For instance, Harrington says the 19th Century was marked by a long struggle over whether takings of land should be allowed for public and private purpose. Under the highly contested Mill Acts of the day, a private party could directly petition the courts to transfer unused land for milling use, without the involvement of a government agency.
In addition, he said that the Supreme Court has had many chances to change the interpretation of the Constitution it made in the Berman v. Parker case, and never has.
"The problem with the Institute for Justice position as a historical matter is that it isn't a new problem." said Harrington "What they are trying to do is re-fight battles that have been fought over and over again. History is not on their side."
He said that ultimately, this argument against the use of eminent domain comes down to issues of Constitutional interpretation, with opponents ignoring the fact that the framers understood the issue of land-taking quiet well, and could easily have written the clause to restrict the practice -- if they wanted to.
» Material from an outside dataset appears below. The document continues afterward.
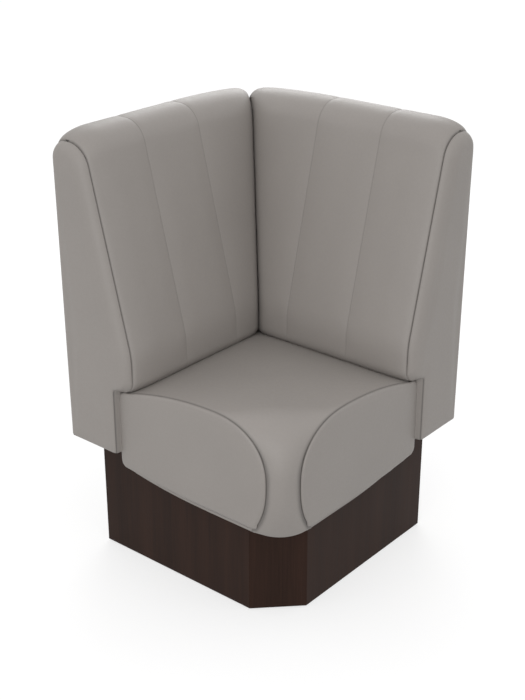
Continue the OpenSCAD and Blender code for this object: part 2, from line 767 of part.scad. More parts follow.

"If the framers had intended the takings clause to prevent this kind of activity, they could have done so very simply by saying a private property shall not be taken except for public use," he said (emphasis added). "Instead they say that private property should not be taken for public use without just compensation."
Harrington believes judicial efforts over the abuse of eminent domain are misguided.
"The problem for me is really a legislative one," he said. "I agree that oftentimes this can be out of control. But legislatures set the rules by which municipalities or other government agencies can use eminent domain. If the problem is with an out-of-control development agency, then go to the legislature and have the problem fixed."